[Saved data entries]
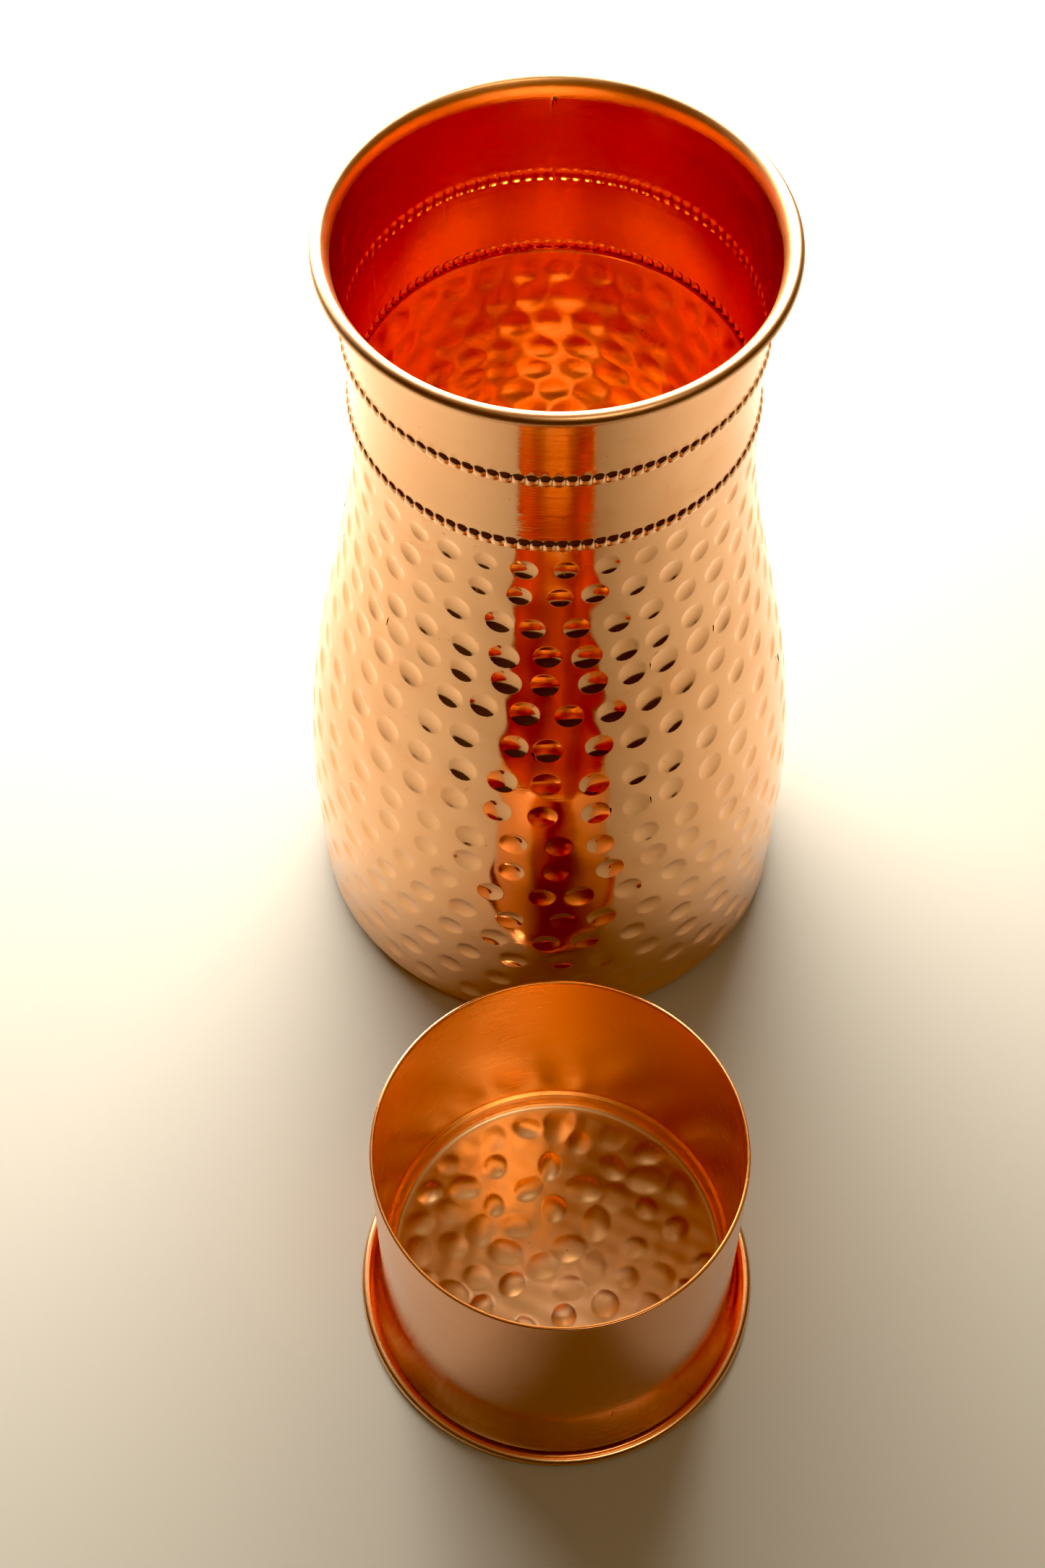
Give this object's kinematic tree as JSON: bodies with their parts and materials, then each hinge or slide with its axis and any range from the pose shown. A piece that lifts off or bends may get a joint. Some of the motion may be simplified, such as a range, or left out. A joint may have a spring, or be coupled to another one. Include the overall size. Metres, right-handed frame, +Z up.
{
  "type": "water jug",
  "caption": "Hammered copper water jug with a plain beaded neck and rolled rim, with a flared copper tumbler that turned over closes its mouth.",
  "frame": {"origin": "centre of the jug's base disc, on the surface it stands on", "axes": "+Z up along the jug's axis; the tumbler stands on the same surface towards -Y; the neck's seam is at +Y"},
  "size_m": [0.128, 0.2505, 0.229],
  "materials": {
    "hammered_copper": "polished copper, hammered all over, clear lacquer",
    "brushed_copper": "copper brushed round the neck, polished on the rolled rim",
    "satin_copper": "satin copper brushed round the wall, bright lip",
    "hammered_floor": "hammered copper, slightly golden, satin",
    "plain_copper": "plain rolled copper sheet",
    "copper_wire": "hard-drawn copper wire",
    "braze": "brass-coloured braze"
  },
  "bodies": {
    "jug": {"belly_shell": "hammered_copper", "base_disc": "plain_copper", "base_braze_ring": "braze", "neck_collar": "brushed_copper", "neck_seam_braze": "braze", "neck_joint_braze": "braze", "rim_wire": "copper_wire"},
    "tumbler": {"tumbler_wall": "satin_copper", "tumbler_bottom_plate": "plain_copper", "tumbler_floor": "hammered_floor", "tumbler_floor_braze": "braze"}
  },
  "joints": [
    {"name": "tumbler_lift", "type": "slide", "parent": "jug", "child": "tumbler", "axis": [0, 0, 1], "range_m": [0, 0.25]}
  ]
}
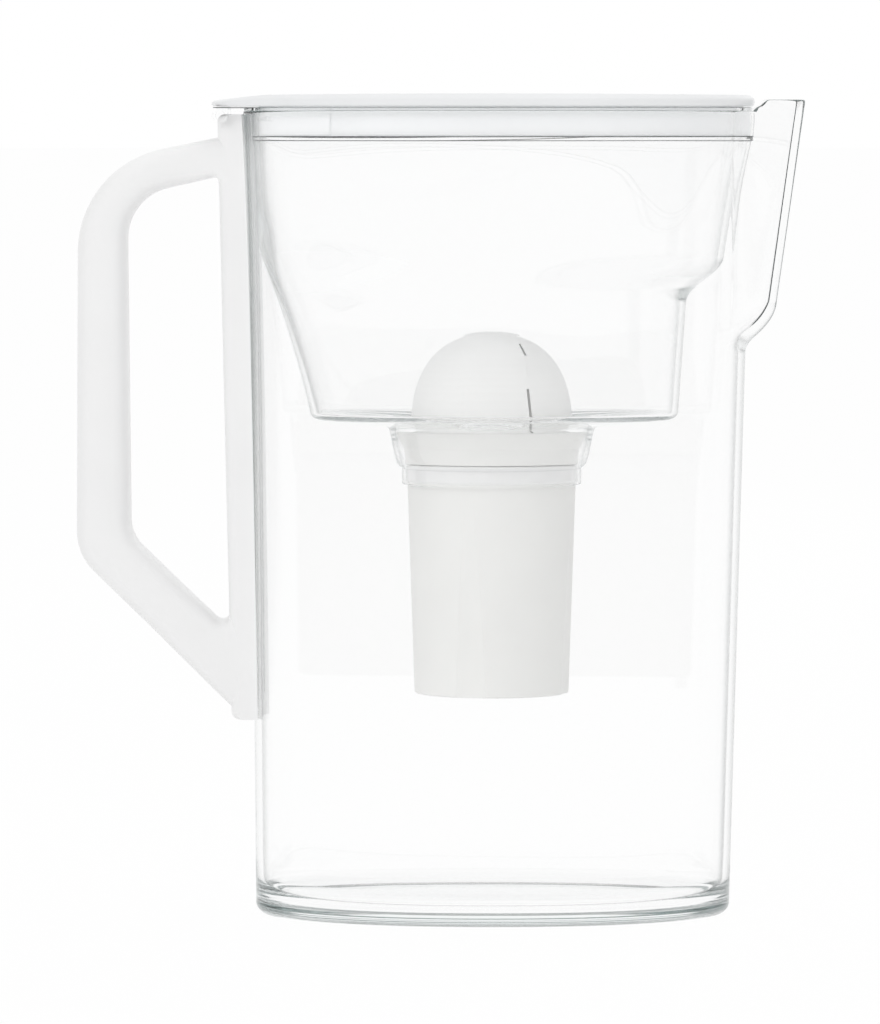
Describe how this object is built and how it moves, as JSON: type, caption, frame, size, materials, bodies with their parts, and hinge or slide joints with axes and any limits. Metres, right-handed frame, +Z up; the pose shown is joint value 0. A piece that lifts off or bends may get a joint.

- **Task**: Every record above must be duplicated exactly.

- **Exercise result**:
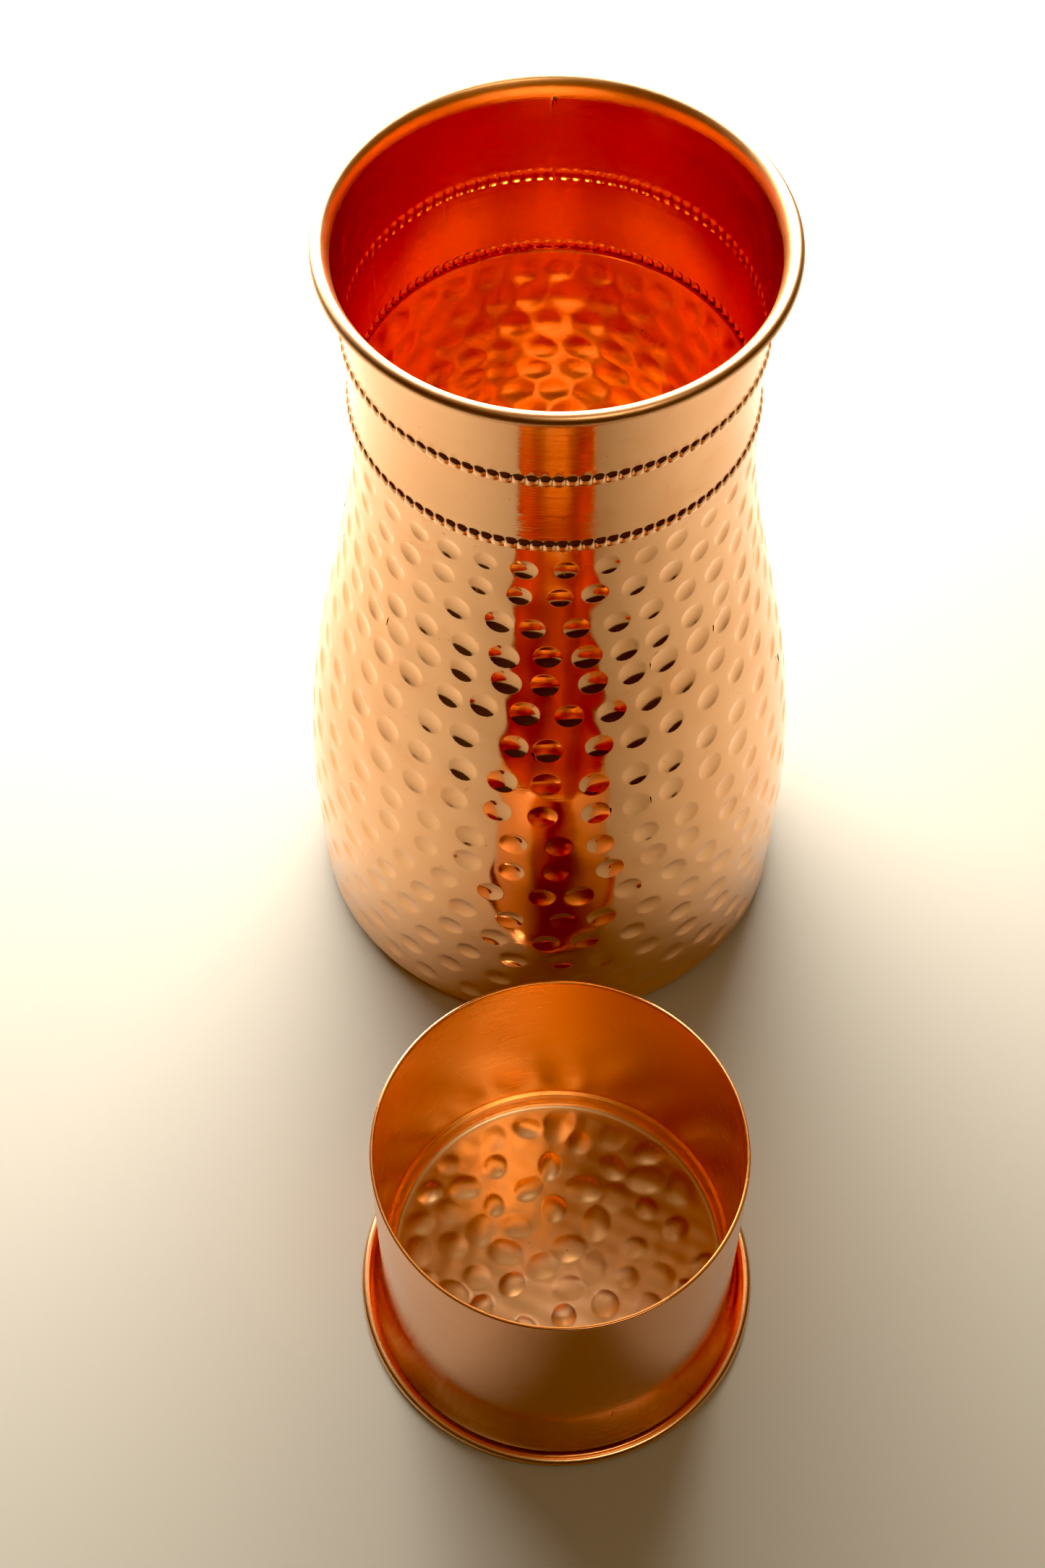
Give this object's kinematic tree as JSON: bodies with their parts and materials, then each hinge or slide with its axis and any range from the pose shown. A piece that lifts off or bends may get a joint. Some of the motion may be simplified, such as a range, or left out. A joint may have a spring, or be coupled to another one. Include the overall size. Metres, right-handed frame, +Z up.
{
  "type": "water jug",
  "caption": "Hammered copper water jug with a plain beaded neck and rolled rim, with a flared copper tumbler that turned over closes its mouth.",
  "frame": {"origin": "centre of the jug's base disc, on the surface it stands on", "axes": "+Z up along the jug's axis; the tumbler stands on the same surface towards -Y; the neck's seam is at +Y"},
  "size_m": [0.128, 0.2505, 0.229],
  "materials": {
    "hammered_copper": "polished copper, hammered all over, clear lacquer",
    "brushed_copper": "copper brushed round the neck, polished on the rolled rim",
    "satin_copper": "satin copper brushed round the wall, bright lip",
    "hammered_floor": "hammered copper, slightly golden, satin",
    "plain_copper": "plain rolled copper sheet",
    "copper_wire": "hard-drawn copper wire",
    "braze": "brass-coloured braze"
  },
  "bodies": {
    "jug": {"belly_shell": "hammered_copper", "base_disc": "plain_copper", "base_braze_ring": "braze", "neck_collar": "brushed_copper", "neck_seam_braze": "braze", "neck_joint_braze": "braze", "rim_wire": "copper_wire"},
    "tumbler": {"tumbler_wall": "satin_copper", "tumbler_bottom_plate": "plain_copper", "tumbler_floor": "hammered_floor", "tumbler_floor_braze": "braze"}
  },
  "joints": [
    {"name": "tumbler_lift", "type": "slide", "parent": "jug", "child": "tumbler", "axis": [0, 0, 1], "range_m": [0, 0.25]}
  ]
}
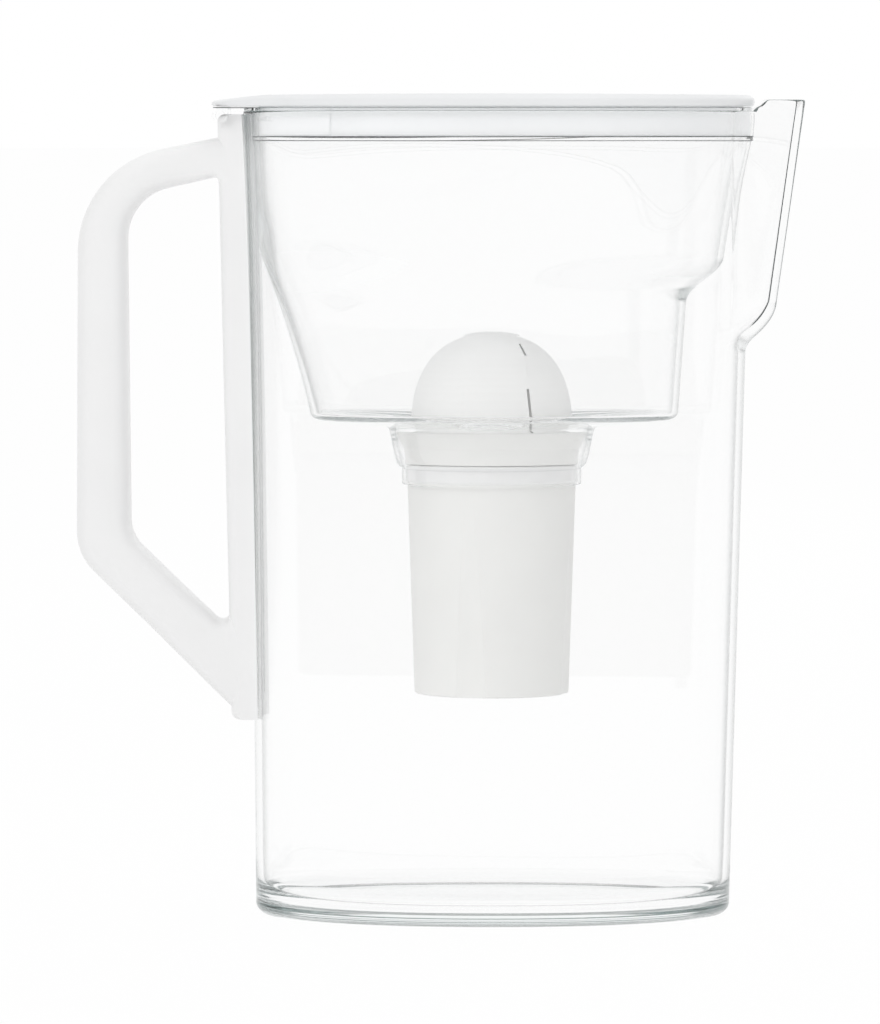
Describe how this object is built and how it moves, as JSON: type, caption, frame, size, materials, bodies with their parts, and hinge or slide joints with axes and any limits. Metres, right-handed frame, +Z up; the pose shown is joint value 0. A piece that lifts off or bends may get a joint.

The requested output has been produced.